According to the data from the Provincial Inspectorate of Environmental Protection in Lublin, heavy metal content levels in air decreased: Cd and Pb levels were about 1.6 times higher in 2013 than in 2018, while Ni levels were 3.3 times lower. Similar patterns have been found in the street dust samples under study. The mean ratios of concentrations in 2013 to concentrations in 2018 are as follows: (i) 63–200 μm fraction: Cd, 1.34; Cr, 0.7; Cu, 1.38; Ni, 1.36; Pb, 1.71; Zn, 1.34; (ii) < 63 μm fraction: Cd, 1.14; Cr, 0.96; Cu, 0.95; Ni, 1.25; Pb, 1.34; Zn, 1.22. The above data show that the decrease of pollution in 2018 was more distinct for the coarser fraction, and the biggest in the case of Pb. For Cr, however, content levels slightly increased in both fractions (the increase was bigger for the 63–200 μm fraction), and in the case of Cu, in the finer fraction. The reasons for the small increase of Cr content in street dust are not clear. Cr is an element of many car parts (metal plating, wrist pins and connecting rods) and its presence in street dust may be a result of more intense abrasion. Tannery industry is reported to be an important source of the element (Safiur Rahman et al. 2019) but it is not a case of Lublin. The issue requires further investigations.

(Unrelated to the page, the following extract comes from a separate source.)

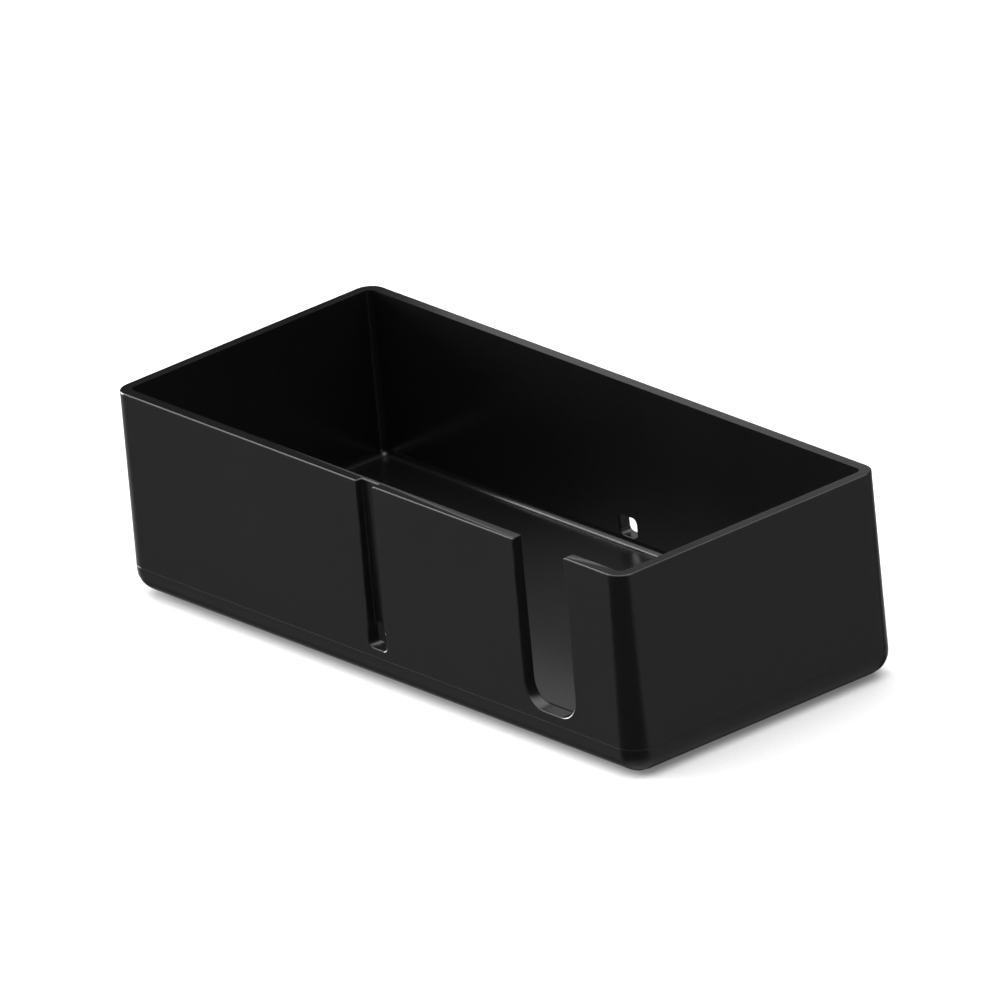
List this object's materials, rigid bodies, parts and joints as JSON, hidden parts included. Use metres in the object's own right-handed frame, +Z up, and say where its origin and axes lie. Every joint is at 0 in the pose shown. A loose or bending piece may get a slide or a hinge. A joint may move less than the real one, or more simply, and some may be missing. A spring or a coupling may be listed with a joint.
{
  "type": "coin display tray",
  "caption": "Open rectangular counter tray with a front cable groove, small cable holes, a U-shaped notch in the front wall and a closed base on soft feet.",
  "frame": {"origin": "middle of the footprint, on the surface that the feet stand on", "axes": "+X along the tray towards the end with the notch, -Y out of the front wall with the groove and notch, +Z up"},
  "size_m": [0.161, 0.0716, 0.0456],
  "materials": {
    "tray_plastic": "satin black moulded plastic with a very fine grain",
    "base_plastic": "satin black moulded plastic with a very fine grain",
    "ballast_steel": "plain cold rolled steel, lightly oiled",
    "screw_steel": "bright zinc plating",
    "foot_rubber": "dark grey soft rubber, matt"
  },
  "bodies": {
    "root": {"tray_body": "tray_plastic", "base_pan": "base_plastic", "ballast_plate": "ballast_steel", "base_screw_front_left": "screw_steel", "base_screw_front_right": "screw_steel", "base_screw_rear_left": "screw_steel", "base_screw_rear_right": "screw_steel", "foot_front_left": "foot_rubber", "foot_front_right": "foot_rubber", "foot_rear_left": "foot_rubber", "foot_rear_right": "foot_rubber"}
  },
  "joints": []
}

For geoaccumulation index and enrichment factor (mean values), the pollution indices have a similar order: Zn > Cd > Cu > Pb > Cr > Ni (both fractions, years 2013 and 2018). This order is slightly different for the ecological risk factor: Cd > Cu > Pb > Zn > Cr > Ni. The elements under study form two distinct groups: Zn, Cd and Cu (moderate pollution) and Pb, Ni and Cr (no pollution or minimal pollution) (Table 3). Pollution is considerable or high for Cd only in the case of the ecological risk factor.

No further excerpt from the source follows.